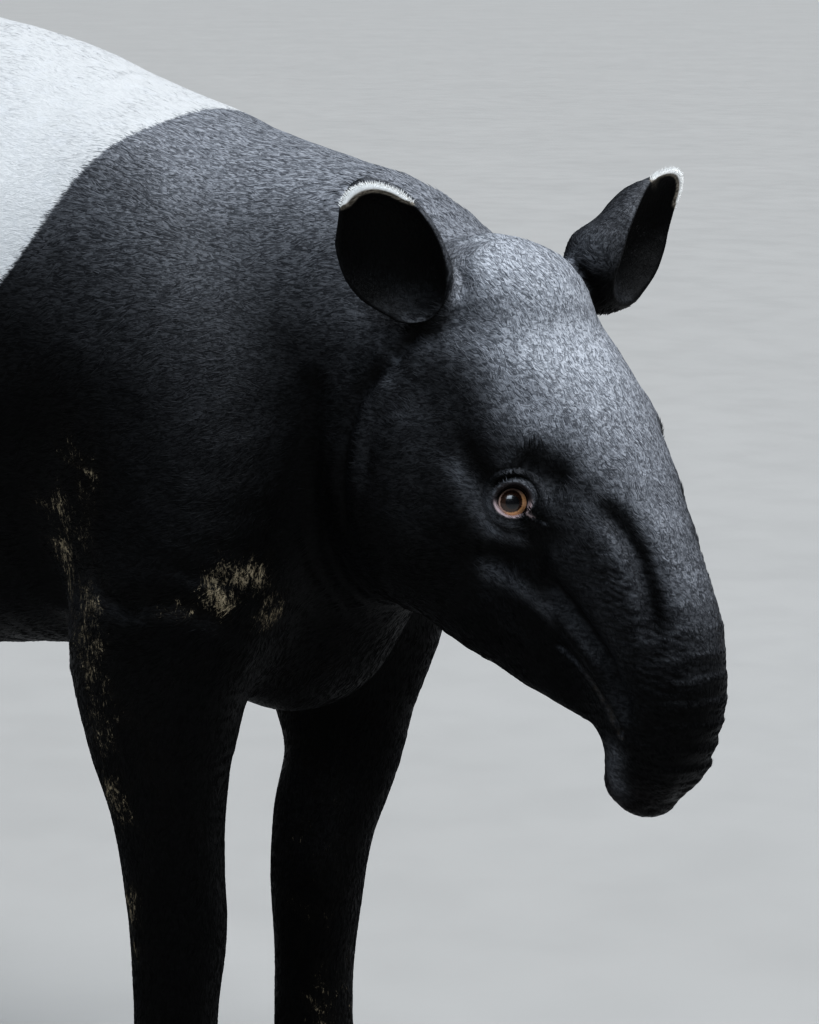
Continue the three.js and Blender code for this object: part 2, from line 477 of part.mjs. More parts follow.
// where the parts meet
const NECK_FRONT = ahead(HEAD, [-104, 0, -170], 0, 7.6);
const NECK_BACK = ahead(BODY, [122, 0, 830], 0, -16);
const FLOOR = within([-2000, -1000, 0], [2000, 1000, 3000]);

// trunk, neck, upper and lower legs, tail
let body = flesh_in([-1290, -330, 118], [345, 330, 1190], 11, 2240);
let neck, tail;
[neck, body] = split(body, NECK_BACK);
neck = split(neck, NECK_FRONT)[1];
[tail, body] = split(body, ahead(BODY, [-1184, 0, 902], 180, 30, [300, 108, 104]));
const legs = [];
for (const [name, x0, x1, y0, top, knee] of [['front_right', -100, 260, -62, 580, 300], ['front_left', -85, 260, 62, 580, 300], ['hind_right', -1150, -772, -38, 625, 335], ['hind_left', -1190, -790, 38, 625, 335]]) {
  const s = Math.sign(y0), region = within([x0, s < 0 ? -500 : y0, -50], [x1, s < 0 ? y0 : 500, top]);
  let leg, lower;
  [leg, body] = split(body, region);
  [lower, leg] = split(leg, within([-2000, -1000, -50], [2000, 1000, knee]));
  node(`leg_${name}_upper`, leg, name.startsWith('hind') ? BLACK : GREY);
  legs.push([name, lower]);
}
node('trunk', body, PALE);
node('neck', neck, GREY);
node('tail', tail, PALE);

// feet and hooves
for (const [name, lower] of legs) {
  const at = { front_right: FRONT_RIGHT, front_left: FRONT_LEFT, hind_right: HIND_RIGHT, hind_left: HIND_LEFT }[name];
  const below = within([-2000, -1000, -50], [2000, 1000, 128]);
  node(`leg_${name}_lower`, split(lower, below)[1], name.startsWith('hind') ? BLACK : GREY);
  let f = flesh_in([at.x - 90, at.y - 95, -8], [at.x + 130, at.y + 95, 150], 5, 190);
  f = f.intersect(FLOOR(0)).intersect(within([-2000, -1000, -60], [2000, 1000, 128 - GAP / 2])(0));
  const taken = [];
  for (const h of HOOVES.filter(q => q.name.startsWith(`hoof_${name}`))) {
    const tip = ahead(h.frame, [-7, 0, 8], 0, 38, [200, 200, 200]);
    const lift = h.frame.m.clone().setPosition(h.frame.m.elements[12], h.frame.m.elements[13], h.frame.m.elements[14]);
    const place = grow => shape(new THREE.SphereGeometry(1, 10, 6), lift.clone().multiply(new THREE.Matrix4().makeTranslation(2, 0, 3)).multiply(new THREE.Matrix4().makeScale(27 * h.l + grow, 20 * h.w + grow, 30 * h.l + grow)));
    const base = h.frame.m.elements[14];
    const above = within([-2000, -1000, base], [2000, 1000, 3000]);
    let hoof = place(0).intersect(tip(0)).intersect(above(0));
    for (const q of taken) hoof = hoof.subtract(q);
    node(h.name, biggest(hoof), HOOF, 0.5);
    taken.push(place(GAP).intersect(tip(GAP)));
    f = f.subtract(taken[taken.length - 1]);
  }
  node(`foot_${name}`, biggest(f), BLACK);
}

// ears
function earRegion(e) {
  // a box that starts a little above the ear's base and runs past its tip
  const m = new THREE.Matrix4().makeBasis(new THREE.Vector3(...e.u), new THREE.Vector3(...cross(e.u, e.w).map(v => -v)), new THREE.Vector3(...e.w));
  const right = new THREE.Vector3().setFromMatrixColumn(m, 0).cross(new THREE.Vector3().setFromMatrixColumn(m, 1)).dot(new THREE.Vector3().setFromMatrixColumn(m, 2));
  if (right < 0) m.makeBasis(new THREE.Vector3(...e.u), new THREE.Vector3(...e.f), new THREE.Vector3(...cross(e.u, e.f)));
  m.setPosition(...e.b.map((v, k) => v + e.u[k] * EAR_CUT));
  return grow => shape(new THREE.BoxGeometry(e.length + 40 + grow, 2 * e.deep + 2 * grow, 2 * e.width + 12 + 2 * grow), m.clone().multiply(new THREE.Matrix4().makeTranslation((e.length + 40) / 2 - grow / 2, 0, 0)));
}
const EAR_CUT = 24;
const past = (e, d) => (x, y, z) => { const o = [x - e.b[0], y - e.b[1], z - e.b[2]]; return d - dot(o, e.u); };
const off = (e, d) => (x, y, z) => {                       // outside the ear's own space
  const o = [x - e.b[0], y - e.b[1], z - e.b[2]];
  return Math.min(dot(o, e.u) - d, e.width + 2 - Math.abs(dot(o, e.w)), e.deep - 5 - Math.abs(dot(o, e.f)));
};
for (const [name, e] of [['ear_right', EAR_RIGHT], ['ear_left', EAR_LEFT]]) {
  const c = e.b.map((v, k) => v + e.u[k] * e.length * 0.5), r = e.length * 0.5 + 30;
  const keep = (x, y, z) => Math.max(past(e, EAR_CUT - 5)(x, y, z), Math.abs(dot([x - e.b[0], y - e.b[1], z - e.b[2]], e.w)) - e.width - 4, Math.abs(dot([x - e.b[0], y - e.b[1], z - e.b[2]], e.f)) - e.deep + 2);
  const s = flesh_in(c.map(v => v - r), c.map(v => v + r), 3.2, 280, keep);
  node(name, split(s, earRegion(e))[0], BLACK, 0.7);
}

// head, snout and lower jaw
const c0 = HEAD.at([40, 0, -230]);
const notEars = (x, y, z) => Math.max(off(EAR_RIGHT, EAR_CUT + 5)(x, y, z), off(EAR_LEFT, EAR_CUT + 5)(x, y, z));
let head = flesh_in(c0.map((v, k) => v - [235, 190, 285][k]), c0.map((v, k) => v + [245, 190, 255][k]), 5.5, 1420, notEars);
head = split(head, NECK_FRONT)[0];
for (const e of [EAR_RIGHT, EAR_LEFT]) head = biggest(head.subtract(earRegion(e)(GAP / 2)));
for (const s of [-1, 1]) {
  const at = new THREE.Matrix4().makeTranslation(...HEAD.at([EYE[0], s * EYE[1], EYE[2]]));
  node(s < 0 ? 'eye_right' : 'eye_left', shape(new THREE.SphereGeometry(EYE_RADIUS, 14, 9), at), BROWN, 0.15);
  head = head.subtract(shape(new THREE.SphereGeometry(EYE_RADIUS + GAP, 14, 9), at));
}
let snout, jaw;
[jaw, head] = split(head, ahead(HEAD, [120, 0, -312], 0, 102), ahead(HEAD, [172, 0, -364], 0, 145), ahead(HEAD, [160, 0, -421], 0, -78));
[snout, head] = split(head, ahead(HEAD, [140, 0, -320], 0, 58));
node('head', biggest(head), GREY);
node('proboscis', biggest(snout), GREY);
node('lower_jaw', biggest(jaw), BLACK);

const model = new THREE.Group();
model.name = 'malayan_tapir';
model.add(...nodes);
const box = new THREE.Box3().setFromObject(model);
model.position.set(-(box.min.x + box.max.x) / 2, -(box.min.y + box.max.y) / 2, -box.min.z);
model.updateMatrixWorld(true);
export default model;
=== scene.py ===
import json
import math
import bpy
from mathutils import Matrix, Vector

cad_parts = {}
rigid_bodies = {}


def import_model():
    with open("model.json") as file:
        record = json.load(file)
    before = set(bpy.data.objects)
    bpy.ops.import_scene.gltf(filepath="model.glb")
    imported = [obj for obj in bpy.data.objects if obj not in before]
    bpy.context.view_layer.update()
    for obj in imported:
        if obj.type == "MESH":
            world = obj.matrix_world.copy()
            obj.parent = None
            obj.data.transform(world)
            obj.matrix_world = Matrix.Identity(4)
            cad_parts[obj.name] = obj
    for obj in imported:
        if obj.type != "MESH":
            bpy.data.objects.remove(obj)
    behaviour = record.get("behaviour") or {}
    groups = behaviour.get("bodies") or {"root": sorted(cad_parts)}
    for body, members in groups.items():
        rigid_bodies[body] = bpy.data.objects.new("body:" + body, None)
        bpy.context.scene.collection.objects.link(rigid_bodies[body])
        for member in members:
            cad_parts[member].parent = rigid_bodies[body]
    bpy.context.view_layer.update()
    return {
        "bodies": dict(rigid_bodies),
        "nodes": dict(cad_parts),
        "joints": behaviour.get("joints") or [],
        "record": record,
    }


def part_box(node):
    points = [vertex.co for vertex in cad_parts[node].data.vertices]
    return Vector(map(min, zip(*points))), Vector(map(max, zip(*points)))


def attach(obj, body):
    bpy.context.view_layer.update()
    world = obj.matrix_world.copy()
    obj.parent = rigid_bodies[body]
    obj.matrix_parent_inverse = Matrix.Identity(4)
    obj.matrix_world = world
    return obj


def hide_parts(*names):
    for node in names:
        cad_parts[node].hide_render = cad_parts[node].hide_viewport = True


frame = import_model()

from concurrent.futures import ThreadPoolExecutor

import bpy
import numpy as np
from mathutils import Matrix, Vector

POOL = ThreadPoolExecutor(4)


def spread(f, p, chunk=6000):
    """f over many points, a block of them at a time on each core."""
    if len(p) <= chunk:
        return f(p)
    return np.concatenate(list(POOL.map(f, [p[i:i + chunk] for i in range(0, len(p), chunk)])))


# ------------------------------------------------------------------ shapes, in millimetres
def smin(a, b, k):
    h = np.clip(0.5 + 0.5 * (b - a) / k, 0, 1)
    return b * (1 - h) + a * h - k * h * (1 - h)


def smax(a, b, k):
    return -smin(-a, -b, k)


def unit(v):
    v = np.asarray(v, float)
    return v / np.maximum(np.linalg.norm(v, axis=-1, keepdims=True), 1e-12)


def step(a, b, x):
    """0 below a, 1 above b, smooth between."""
    t = np.clip((x - a) / (b - a), 0, 1)
    return t * t * (3 - 2 * t)


def spline(rows, sub):
    """Catmull-Rom through the rows (any number of columns), sub steps for each span."""
    r = np.asarray(rows, float)
    p = np.vstack([2 * r[0] - r[1], r, 2 * r[-1] - r[-2]])
    out = []
    for i in range(len(r) - 1):
        a, b, c, d = p[i], p[i + 1], p[i + 2], p[i + 3]
        for j in range(sub):
            t = j / sub
            out.append(0.5 * (2 * b + (c - a) * t + (2 * a - 5 * b + 4 * c - d) * t * t + (3 * b - a - 3 * c + d) * t ** 3))
    out.append(r[-1])
    return np.array(out)


class Loft:
    """A body swept along a spline. Each row: x, y, z, half-width, reach up, reach down, exponent. caps are the end lengths."""

    def __init__(self, rows, side, caps, sub=4, n=2.2):
        rows = [tuple(r) + ((n,) if len(r) == 6 else ()) for r in rows]
        d = spline(rows, sub)
        d[:, 3:6] = np.maximum(d[:, 3:6], 2)
        self.c = d[:, :3]
        t = unit(np.gradient(self.c, axis=0))
        s = np.asarray(side, float)
        s = unit(s - t * (t @ s)[:, None])
        self.t, self.s, self.u = t, s, np.cross(t, s)
        self.w, self.hu, self.hd, self.n = d[:, 3], d[:, 4], d[:, 5], d[:, 6]
        self.caps = caps
        m = d[:, 3:6].max() + 5 + max(caps)
        self.lo, self.hi = self.c.min(0) - m, self.c.max(0) + m

    def dist(self, p):
        c, n = self.c, len(self.c)
        best = np.full(len(p), 1e18)
        idx = np.zeros(len(p), int)
        par = np.zeros(len(p))
        for i in range(n - 1):
            a, ab = c[i], c[i + 1] - c[i]
            t = ((p - a) @ ab) / (ab @ ab)
            tc = np.clip(t, 0, 1)
            q = p - a - tc[:, None] * ab
            d = np.einsum("ij,ij->i", q, q)
            m = d < best
            best[m] = d[m]
            idx[m] = i
            if i == 0:
                par[m] = np.minimum(t[m], 1)
            elif i == n - 2:
                par[m] = np.maximum(t[m], 0)
            else:
                par[m] = tc[m]
        j = idx + 1
        tc = np.clip(par, 0, 1)

        def mix(v):
            if v.ndim == 2:
                return v[idx] * (1 - tc)[:, None] + v[j] * tc[:, None]
            return v[idx] * (1 - tc) + v[j] * tc

        o = p - mix(self.c)
        T, S, U = unit(mix(self.t)), unit(mix(self.s)), unit(mix(self.u))
        x, y, z = (np.einsum("ij,ij->i", o, k) for k in (T, S, U))
        w, hu, hd, e = mix(self.w), mix(self.hu), mix(self.hd), mix(self.n)
        over = np.where(par < 0, -x / self.caps[0], np.where(par > 1, x / self.caps[1], 0.0))
        over = np.maximum(over, 0)
        h = np.where(z > 0, hu, hd)
        g = (np.abs(y / w) ** e + np.abs(z / h) ** e + over ** e + 1e-12) ** (1 / e)
        r = np.sqrt(y * y + z * z + np.where(over > 0, x * x, 0)) + 1e-9
        d1 = r * (1 - 1 / np.maximum(g, 1e-6))
        return np.where(g < 0.5, (g - 1) * np.minimum(w, h), d1)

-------

* [SET EXERCISE]
Everything from the line that contains "const model = new THREE.Group();" through the line that contains "for body, members" is to be transcribed exactly, and nothing outside that range.

* [EXPECTED ANSWER]
const model = new THREE.Group();
model.name = 'malayan_tapir';
model.add(...nodes);
const box = new THREE.Box3().setFromObject(model);
model.position.set(-(box.min.x + box.max.x) / 2, -(box.min.y + box.max.y) / 2, -box.min.z);
model.updateMatrixWorld(true);
export default model;
=== scene.py ===
import json
import math
import bpy
from mathutils import Matrix, Vector

cad_parts = {}
rigid_bodies = {}


def import_model():
    with open("model.json") as file:
        record = json.load(file)
    before = set(bpy.data.objects)
    bpy.ops.import_scene.gltf(filepath="model.glb")
    imported = [obj for obj in bpy.data.objects if obj not in before]
    bpy.context.view_layer.update()
    for obj in imported:
        if obj.type == "MESH":
            world = obj.matrix_world.copy()
            obj.parent = None
            obj.data.transform(world)
            obj.matrix_world = Matrix.Identity(4)
            cad_parts[obj.name] = obj
    for obj in imported:
        if obj.type != "MESH":
            bpy.data.objects.remove(obj)
    behaviour = record.get("behaviour") or {}
    groups = behaviour.get("bodies") or {"root": sorted(cad_parts)}
    for body, members in groups.items():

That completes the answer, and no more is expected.